Review: The Orphan Keeper by Camron Wright

The Orphan Keeper by Camron Wright

Based on a true story, The Orphan Keeper tells the remarkable tale of a young boy who is stolen from his family in a small village in Indian, sold to a Christian orphanage, and adopted by a family in America. Chellamuthu, later renamed Taj, tried to communicate to anyone who would listen that he wasn’t an orphan. He had a family. But no one wanted to hear it except his adopted parents, but they also were met with zero assistance from anyone back in India, so they were forced to give up hope. Taj’s life wasn’t all bad though. He was always fed and well loved by his adoptive parents. The first half of the book recounts Taj’s young life, and then it skips ahead to his graduation from high school and beyond. When he’s studying abroad in London and living with an Indian family, his quest to find his birth family is re-ignited. What’s interesting is that while the reader has heard the beginning of the story, Taj doesn’t remember everything that happened to him. So later in life, it’s a bit trickier to track down his village and his family because he has repressed those memories.

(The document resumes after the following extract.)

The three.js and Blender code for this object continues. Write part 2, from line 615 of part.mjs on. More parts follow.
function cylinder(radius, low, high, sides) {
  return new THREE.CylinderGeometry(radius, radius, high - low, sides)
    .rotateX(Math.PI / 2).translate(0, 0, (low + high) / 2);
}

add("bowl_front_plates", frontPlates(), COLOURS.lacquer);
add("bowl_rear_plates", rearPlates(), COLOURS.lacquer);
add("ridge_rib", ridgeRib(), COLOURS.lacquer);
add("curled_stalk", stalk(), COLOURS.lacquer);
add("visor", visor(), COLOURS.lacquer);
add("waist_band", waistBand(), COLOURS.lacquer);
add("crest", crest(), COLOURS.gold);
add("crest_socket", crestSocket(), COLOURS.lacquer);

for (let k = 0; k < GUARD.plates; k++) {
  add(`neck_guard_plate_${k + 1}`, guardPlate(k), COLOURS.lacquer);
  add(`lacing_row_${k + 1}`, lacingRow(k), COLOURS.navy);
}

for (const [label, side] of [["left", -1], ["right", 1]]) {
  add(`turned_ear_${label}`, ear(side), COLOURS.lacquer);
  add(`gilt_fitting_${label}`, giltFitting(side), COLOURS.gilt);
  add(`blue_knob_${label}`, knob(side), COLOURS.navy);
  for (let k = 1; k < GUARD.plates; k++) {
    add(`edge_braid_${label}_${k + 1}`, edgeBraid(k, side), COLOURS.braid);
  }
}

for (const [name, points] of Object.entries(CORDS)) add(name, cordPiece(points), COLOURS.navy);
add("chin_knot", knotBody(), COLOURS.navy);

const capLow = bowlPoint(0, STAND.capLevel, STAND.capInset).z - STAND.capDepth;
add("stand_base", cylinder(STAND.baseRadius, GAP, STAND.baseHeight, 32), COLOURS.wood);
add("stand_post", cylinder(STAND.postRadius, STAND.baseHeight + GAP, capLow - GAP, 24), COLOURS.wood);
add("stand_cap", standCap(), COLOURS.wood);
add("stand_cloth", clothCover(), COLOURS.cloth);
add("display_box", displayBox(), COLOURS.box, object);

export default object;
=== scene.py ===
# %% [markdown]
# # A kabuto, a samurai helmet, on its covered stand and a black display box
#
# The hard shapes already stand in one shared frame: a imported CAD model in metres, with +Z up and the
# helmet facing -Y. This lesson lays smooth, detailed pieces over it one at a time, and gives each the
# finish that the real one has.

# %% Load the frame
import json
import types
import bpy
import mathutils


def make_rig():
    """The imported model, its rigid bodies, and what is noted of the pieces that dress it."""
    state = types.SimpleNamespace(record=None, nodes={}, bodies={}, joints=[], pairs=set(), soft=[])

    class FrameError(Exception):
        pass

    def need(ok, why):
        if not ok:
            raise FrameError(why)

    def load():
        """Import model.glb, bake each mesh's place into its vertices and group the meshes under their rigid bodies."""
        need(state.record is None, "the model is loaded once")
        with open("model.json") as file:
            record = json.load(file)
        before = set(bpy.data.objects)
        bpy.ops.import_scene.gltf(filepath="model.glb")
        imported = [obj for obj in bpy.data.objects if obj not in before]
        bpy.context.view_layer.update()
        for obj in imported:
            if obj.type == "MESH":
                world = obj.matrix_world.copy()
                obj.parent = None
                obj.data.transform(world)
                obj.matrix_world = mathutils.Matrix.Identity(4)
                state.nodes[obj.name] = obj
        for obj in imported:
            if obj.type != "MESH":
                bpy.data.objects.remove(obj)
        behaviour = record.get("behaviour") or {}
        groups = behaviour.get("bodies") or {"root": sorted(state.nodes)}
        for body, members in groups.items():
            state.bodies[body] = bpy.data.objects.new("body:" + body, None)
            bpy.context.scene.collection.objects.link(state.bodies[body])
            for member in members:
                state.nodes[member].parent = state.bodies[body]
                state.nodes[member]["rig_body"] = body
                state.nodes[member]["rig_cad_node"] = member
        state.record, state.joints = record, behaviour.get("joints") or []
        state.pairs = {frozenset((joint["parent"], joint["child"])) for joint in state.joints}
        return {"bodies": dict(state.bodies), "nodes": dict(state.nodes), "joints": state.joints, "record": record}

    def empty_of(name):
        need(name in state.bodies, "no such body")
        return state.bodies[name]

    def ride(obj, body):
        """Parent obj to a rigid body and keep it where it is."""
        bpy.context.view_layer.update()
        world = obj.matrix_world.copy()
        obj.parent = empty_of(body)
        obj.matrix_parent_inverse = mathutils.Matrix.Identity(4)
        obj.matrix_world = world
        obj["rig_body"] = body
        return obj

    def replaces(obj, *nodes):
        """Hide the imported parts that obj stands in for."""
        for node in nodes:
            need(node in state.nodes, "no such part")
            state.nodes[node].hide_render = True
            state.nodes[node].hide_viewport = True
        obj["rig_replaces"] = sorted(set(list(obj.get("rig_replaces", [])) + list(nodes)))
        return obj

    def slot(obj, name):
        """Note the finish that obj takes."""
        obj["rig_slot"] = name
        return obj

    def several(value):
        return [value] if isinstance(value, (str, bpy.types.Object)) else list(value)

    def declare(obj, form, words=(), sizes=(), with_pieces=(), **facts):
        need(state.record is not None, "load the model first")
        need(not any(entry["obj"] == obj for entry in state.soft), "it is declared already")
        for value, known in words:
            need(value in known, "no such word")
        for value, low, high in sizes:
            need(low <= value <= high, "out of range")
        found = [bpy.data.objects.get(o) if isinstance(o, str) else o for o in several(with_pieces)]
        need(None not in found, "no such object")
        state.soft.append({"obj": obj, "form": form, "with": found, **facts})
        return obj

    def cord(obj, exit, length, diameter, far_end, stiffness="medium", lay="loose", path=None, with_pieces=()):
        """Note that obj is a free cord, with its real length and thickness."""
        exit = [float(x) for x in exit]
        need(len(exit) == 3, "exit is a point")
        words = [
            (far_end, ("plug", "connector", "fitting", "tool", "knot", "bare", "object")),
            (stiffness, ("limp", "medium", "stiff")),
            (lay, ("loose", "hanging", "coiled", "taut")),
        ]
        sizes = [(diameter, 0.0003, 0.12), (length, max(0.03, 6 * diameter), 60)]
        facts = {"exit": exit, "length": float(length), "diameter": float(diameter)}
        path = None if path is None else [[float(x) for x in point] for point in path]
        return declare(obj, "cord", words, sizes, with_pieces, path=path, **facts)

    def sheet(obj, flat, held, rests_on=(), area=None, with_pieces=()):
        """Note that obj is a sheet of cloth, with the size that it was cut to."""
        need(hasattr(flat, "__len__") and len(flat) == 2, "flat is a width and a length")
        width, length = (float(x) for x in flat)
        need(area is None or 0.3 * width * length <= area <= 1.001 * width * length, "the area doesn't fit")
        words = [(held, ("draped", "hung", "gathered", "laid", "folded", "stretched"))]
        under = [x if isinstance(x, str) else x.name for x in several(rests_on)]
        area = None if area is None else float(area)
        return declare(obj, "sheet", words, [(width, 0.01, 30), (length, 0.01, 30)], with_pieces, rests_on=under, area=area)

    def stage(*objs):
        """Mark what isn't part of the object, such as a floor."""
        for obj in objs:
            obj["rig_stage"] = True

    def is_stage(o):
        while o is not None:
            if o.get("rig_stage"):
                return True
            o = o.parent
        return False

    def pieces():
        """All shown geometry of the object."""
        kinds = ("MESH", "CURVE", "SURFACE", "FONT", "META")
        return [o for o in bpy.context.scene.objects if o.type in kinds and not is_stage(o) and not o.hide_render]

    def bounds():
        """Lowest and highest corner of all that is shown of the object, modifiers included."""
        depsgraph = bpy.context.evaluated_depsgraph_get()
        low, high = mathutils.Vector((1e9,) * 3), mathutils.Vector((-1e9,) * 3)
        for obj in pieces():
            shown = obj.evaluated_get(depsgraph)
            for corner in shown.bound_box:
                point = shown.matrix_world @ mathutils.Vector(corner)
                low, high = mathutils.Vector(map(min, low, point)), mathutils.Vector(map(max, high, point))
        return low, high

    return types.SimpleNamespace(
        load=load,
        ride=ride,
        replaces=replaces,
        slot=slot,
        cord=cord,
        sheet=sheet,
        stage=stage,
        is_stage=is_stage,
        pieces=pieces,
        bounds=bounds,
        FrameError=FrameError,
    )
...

I really enjoyed the second half of the book. The whole book was very interesting, but the details of the adventure to uncover his roots was much more compelling to read about than the horrors of Taj’s childhood. The book is written well, and though long, it’s an easy read. Unlike a memoir, I appreciated the cohesive story of this fictionalized account. There are reading group questions at the end of the book, and this would make an excellent book club selection. There is so much to talk about with this book!

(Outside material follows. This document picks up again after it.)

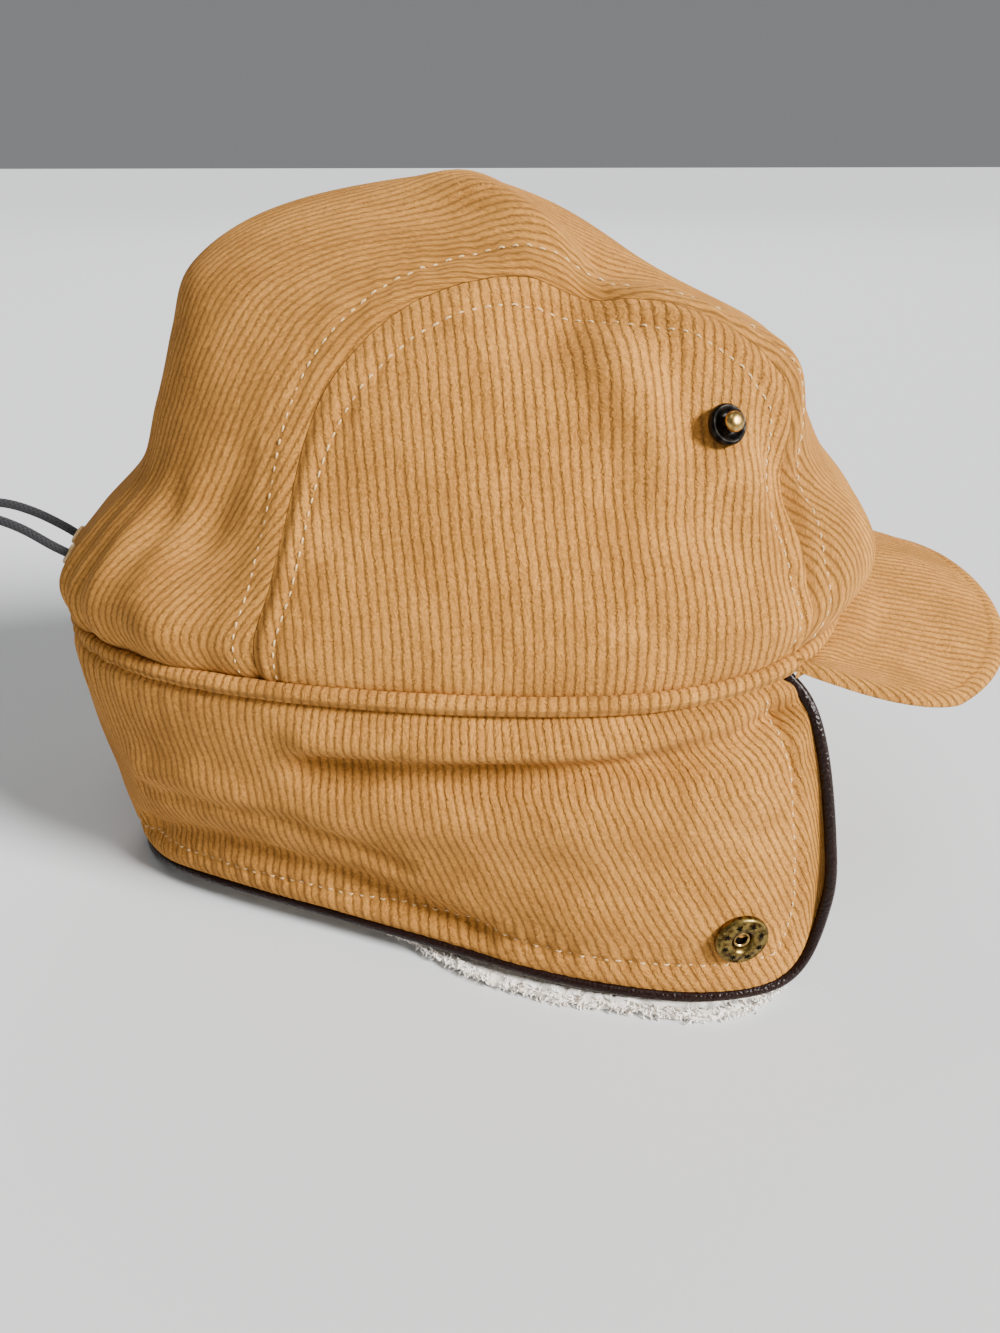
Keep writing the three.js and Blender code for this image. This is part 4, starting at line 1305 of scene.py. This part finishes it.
# %% Stud
STUD_SPOT = (0.342, -0.468)  # round chart
STUD_RING = [
    (0.0, 0.0), (4.5, 0.0), (4.7, 0.25), (4.7, 0.9), (4.5, 1.4), (4.1, 1.65), (3.8, 1.62),
    (3.1, 1.3), (2.5, 1.1), (2.2, 1.05), (0.0, 1.05),
]
STUD_BALL = [
    (1.75, 1.0), (1.7, 1.9), (1.85, 2.3), (2.2, 2.75), (2.35, 3.3), (2.25, 3.9), (1.85, 4.4),
    (1.2, 4.72), (0.6, 4.8), (0.0, 4.82),
]


def stud(word, side):
    ring = turned_part("stud_ring", STUD_RING, MILLING, black_brass)
    mill(ring, 2.8, 4.4, 0.3)
    ball = turned_part("stud_ball", STUD_BALL, 48, rubbed_brass)
    spot = (STUD_SPOT[0], side * STUD_SPOT[1])
    place, normal = seat(crown_point, spot, (0.055, 0.055))
    return set_in_place(
        [ring, ball], f"snap_stud_{word}_metal", place - normal * SUNK, normal, 0,
        "snap_dark", f"snap_stud_{word}",
    )


stud("right", 1)
stud("left", -1)

# %% [markdown]
# ## Thread
#
# Rows of topstitching in cream thread run beside both crown seams and inside the flap's edge. A
# lockstitch shows as short, slightly twisted dashes that sink into the pile at both ends, so each
# stitch is a small arched tube laid on the cloth. One row is one piece.

# %% Thread material
# Spun polyester thread has a soft lustre and a visible twist.
thread, thread_tree, thread_shader = new_material(
    "spun_polyester_thread_cream", Roughness=0.6, Sheen_Weight=0.3
)
twist_map = add_node(thread_tree, "ShaderNodeUVMap", uv_map="cloth").outputs[0]
twist_spot = add_node(
    thread_tree, "ShaderNodeMapping", {"Vector": twist_map, "Scale": (6, 1, 1)}
).outputs[0]
twist = add_node(
    thread_tree, "ShaderNodeTexWave", {"Vector": twist_spot, "Scale": 1.2},
    bands_direction="DIAGONAL",
).outputs["Fac"]
tint(thread_tree, thread_shader, twist, "C0914E", "EACB90")
print("thread ready")

# %% Rows of stitches
STITCH_PITCH = 3.1
STITCH_LENGTH = 2.1
THREAD = 0.23  # radius


def stitch_row(name, line, normals, sunk=0.1):
    """Stitches along a line of points on the cloth."""
    run = run_of(line)
    count = int(run[-1] / STITCH_PITCH)
    points, spots, faces = [], [], []
    sewing = np.random.default_rng(count)  # seeded, so each run sews the same
    for number in range(count):
        length = STITCH_LENGTH * sewing.uniform(0.75, 1.08)
        at = (number + 0.5) * STITCH_PITCH + np.linspace(-0.5, 0.5, 6) * length
        place = np.stack([np.interp(at, run, line[:, i]) for i in range(3)], axis=1)
        out = np.stack([np.interp(at, run, normals[:, i]) for i in range(3)], axis=1)
        arch = np.array([-0.5, 0.1, 0.32, 0.32, 0.1, -0.5]) - sunk - sewing.uniform(0, 0.2)
        thin = THREAD * np.array([0.5, 0.95, 1, 1, 0.95, 0.5])
        rings, pattern = tube_rings(place + out * arch[:, None], thin, 6)
        faces += ring_faces(6, 6, len(points) * 36)
        points.append(rings)
        spots.append(pattern)
    piece = mesh_piece(name, np.concatenate(points), faces, np.concatenate(spots), smooth=70)
    piece.data.materials.append(thread)
    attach(piece, "root")
    print(f"{name}: {count} stitches")
    return piece


seam_step = np.gradient(seam_line, axis=0)
seam_side = unit(np.stack([-seam_step[:, 1], seam_step[:, 0]], axis=1))
for word, mirror in (("right", 1), ("left", -1)):
    for row, sideways in (("strip", 1), ("panel", -1)):
        spots = seam_line + seam_side * sideways * STITCH_AWAY / HEAD_SPAN
        spots = spots[np.hypot(spots[:, 0], spots[:, 1]) < CROWN_EDGE - 0.01][::2]
        place = (spots[:, 0], spots[:, 1] * mirror)
        stitch_row(f"topstitch_{row}_{word}", crown_surface(*place), crown_normal(*place))

# %% Flap stitches
# The row inside the flap's edge keeps one distance from the piping: down the front edge, along
# the hem and up again.
CORNER_TURN = 62  # plan angle where the row has turned from the front edge to the hem


def flap_row():
    turn_share = np.linspace(0, 1, 900)
    drop_share = np.linspace(0.02, 1, 160)
    turn = FLAP_START + (360 - 2 * FLAP_START) * turn_share[None] + 0 * drop_share[:, None]
    drop = drop_share[:, None] * drop_above(turn, CLOTH_FOOT)
    inside = distance_to_line(flap_point(turn, drop), piping_line[::3])
    half = inside.shape[1] // 2
    front, hem_part = [], []
    for i in range(len(drop_share)):
        reached = np.nonzero(inside[i, :half] > FLAP_STITCH)[0]
        if len(reached) and turn[i, reached[0]] < CORNER_TURN:
            front.append((turn[i, reached[0]], drop[i, reached[0]]))
    for k in range(inside.shape[1]):
        reached = np.nonzero(inside[:, k] > FLAP_STITCH)[0]
        if len(reached) and CORNER_TURN <= turn[0, k] <= 360 - CORNER_TURN:
            hem_part.append((turn[reached[-1], k], drop[reached[-1], k]))
    back_up = [(360 - t, d) for t, d in reversed(front)]
    return np.array(front + hem_part + back_up)


place = tuple(flap_row().T)
widest = np.linalg.norm(np.diff(flap_point(*place), axis=0), axis=1).max()
print(f"flap row: {len(place[0])} places, widest step {widest:.1f} mm")
row_points = lifted(flap_point, flap_normal, *place, flap_relief(*place))
stitch_row("topstitch_flap", row_points, flap_normal(*place))

# %% [markdown]
# ## Finish of the cord and its lock
#
# The elastic is a rubber core in a fine black braid; the lock is moulded black plastic. Each
# strand leaves the crown through a small hole bound with thread.


# %% Cord finish
def braid(name):
    made, tree, shader = new_material(
        name, Roughness=0.7, Specular_IOR_Level=0.3, Sheen_Weight=0.15
    )
    flat = add_node(tree, "ShaderNodeUVMap", uv_map="cloth").outputs[0]
    waves = []
    for tilt in (0.8, -0.8):
        placed = {"Vector": flat, "Rotation": (0, 0, tilt), "Scale": (1, 0.8, 1)}
        turned = add_node(tree, "ShaderNodeMapping", placed).outputs[0]
        wave = add_node(tree, "ShaderNodeTexWave", {"Vector": turned, "Scale": 3.6})
        waves.append(wave.outputs["Fac"])
    woven = add_node(
        tree, "ShaderNodeMath", dict(enumerate(waves)), operation="MAXIMUM"
    ).outputs[0]
    tint(tree, shader, woven, "050506", "1C1C1F")
    emboss(tree, shader, woven, 0.00018, 0.8)
    return made


black_braid = braid("polyester_braid_over_rubber_black")
drawcord.data.materials.append(black_braid)


# Acetal is a hard, slippery plastic; spark-eroded moulds leave it with a fine, even dullness.
moulded, moulded_tree, moulded_shader = new_material(
    "moulded_acetal_black", Roughness=0.42, Specular_IOR_Level=0.45
)
moulded_shader.inputs["Base Color"].default_value = linear("0D0D0E")
moulded_spot = add_node(moulded_tree, "ShaderNodeTexCoord").outputs["Object"]
eroded = noise_at(moulded_tree, moulded_spot, 2600.0, 2.0)
emboss(moulded_tree, moulded_shader, eroded, 0.00006, 0.5)
lock = bpy.data.objects["cord_lock"]
lock.data.materials.clear()
lock.data.materials.append(moulded)
print("cord and lock finished")


# %% Bound holes
def bound_hole(word, side):
    """A ring of thread round the cord where it leaves the cloth."""
    spot = [np.array(HOLE_SPOT[0]), np.array(side * HOLE_SPOT[1])]
    middle, out = crown_surface(*spot), crown_normal(*spot)
    across = unit(np.cross(out, (0, 0, 1)))
    up = np.cross(across, out)
    angles = np.linspace(0, 2 * np.pi, 97)[:-1]
    loop = np.outer(np.cos(angles), across) * 2.0 + np.outer(np.sin(angles), up) * 2.4
    loop = loop + middle + out * 0.25 + np.outer(0.12 * np.sin(angles * 24), out)
    loop = np.vstack([loop, loop[:1]])
    strands = 0.55 + 0.1 * np.cos(np.linspace(0, 48 * np.pi, 97))
    ring = tube(f"bound_hole_{word}_thread", loop, strands, sides=8)
    ring.data.materials.append(thread)
    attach(ring, "root")


for word, side in (("right", -1), ("left", 1)):
    bound_hole(word, side)
print("two bound holes")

There are some structural flaws with the writing style that I found distracting. The first half of the book is written as a passive account of what’s happening to this little boy; whereas, the second half is a more focused tale of a young man who’s struggling to figure out where he’s from. I found that much more interesting! The writing style makes sense because the real-life Taj wanted to tell his tale, but it would have made for a better book if it had started with the middle and maybe had flash backs of the truth. I don’t think it should have been told linearly. The story was a little boring this way because the reader already knows the reality of what happened.

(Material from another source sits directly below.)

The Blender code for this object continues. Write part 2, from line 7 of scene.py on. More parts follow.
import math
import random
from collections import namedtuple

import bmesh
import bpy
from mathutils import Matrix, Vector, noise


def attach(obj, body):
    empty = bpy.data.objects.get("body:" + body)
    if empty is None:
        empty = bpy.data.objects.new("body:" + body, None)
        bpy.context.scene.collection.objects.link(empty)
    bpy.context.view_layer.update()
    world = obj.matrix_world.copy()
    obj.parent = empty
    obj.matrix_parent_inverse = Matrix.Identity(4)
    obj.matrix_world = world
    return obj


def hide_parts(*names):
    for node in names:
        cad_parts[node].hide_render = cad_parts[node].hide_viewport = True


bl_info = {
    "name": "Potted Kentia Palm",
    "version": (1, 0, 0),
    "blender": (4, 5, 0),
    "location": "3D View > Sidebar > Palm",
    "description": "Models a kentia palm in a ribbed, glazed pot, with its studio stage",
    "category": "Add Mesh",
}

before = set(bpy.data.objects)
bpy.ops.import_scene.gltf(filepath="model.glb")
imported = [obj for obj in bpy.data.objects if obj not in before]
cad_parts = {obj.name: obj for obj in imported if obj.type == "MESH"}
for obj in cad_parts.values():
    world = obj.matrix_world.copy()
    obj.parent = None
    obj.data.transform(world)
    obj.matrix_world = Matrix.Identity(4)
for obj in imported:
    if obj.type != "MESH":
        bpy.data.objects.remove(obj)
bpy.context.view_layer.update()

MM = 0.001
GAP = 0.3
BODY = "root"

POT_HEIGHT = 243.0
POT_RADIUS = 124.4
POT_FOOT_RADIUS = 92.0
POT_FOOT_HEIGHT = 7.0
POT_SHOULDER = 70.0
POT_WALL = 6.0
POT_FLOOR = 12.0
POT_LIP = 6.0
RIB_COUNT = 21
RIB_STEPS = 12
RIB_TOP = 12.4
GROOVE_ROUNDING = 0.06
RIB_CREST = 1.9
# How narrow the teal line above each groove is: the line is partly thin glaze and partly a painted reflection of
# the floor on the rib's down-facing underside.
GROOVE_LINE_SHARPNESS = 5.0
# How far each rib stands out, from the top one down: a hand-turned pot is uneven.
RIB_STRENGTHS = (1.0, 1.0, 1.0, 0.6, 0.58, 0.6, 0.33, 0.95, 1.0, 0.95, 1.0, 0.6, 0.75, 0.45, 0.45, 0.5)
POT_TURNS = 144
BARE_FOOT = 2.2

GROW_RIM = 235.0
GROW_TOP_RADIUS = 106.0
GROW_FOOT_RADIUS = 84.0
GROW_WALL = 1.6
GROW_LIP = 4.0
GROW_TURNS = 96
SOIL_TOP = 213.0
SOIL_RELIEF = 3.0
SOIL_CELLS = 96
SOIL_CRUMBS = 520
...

Ultimately, while I am glad I read this book, it’s not one that I would rush out and tell everyone they have to read. The strong themes of family and religion would perhaps make it a book better suited to a slightly older audience. Those looking to read something a bit more diverse would enjoy this title as well.

Rating: 3 Stars

Disclosure: I received this book for free from the publisher in exchange for an honest review. This fact does not in any way impact my thoughts/feelings about the book.

The Orphan Keeper
Camron Wright
Shadow Mountain
September 6, 2016

Based on a remarkable true story.

Seven-year-old Chellamuthu’s life is forever changed when he is kidnapped from his village in India, sold to a Christian orphanage, and then adopted by an unsuspecting couple in the United States. It takes months before the boy can speak enough English to tell his parents that he already has a family back in India. Horrified, they try their best to track down his Indian family, but all avenues lead to dead ends.

Meanwhile, they simply love him, change his name to Taj, enroll him in school, make him part of their family—and his story might have ended there had it not been for the pestering questions in his head: Who am I? Why was I taken? How do I get home?

More than a decade later, Taj meets Priya, a girl from southern India with surprising ties to his past. Is she the key to unveil the secrets of his childhood or is it too late? And if he does make it back to India, how will he find his family with so few clues?

From the best-selling author of The Rent Collector, this is a deeply moving and gripping journey of discovering one’s self and the unbreakable family bonds that connect us forever.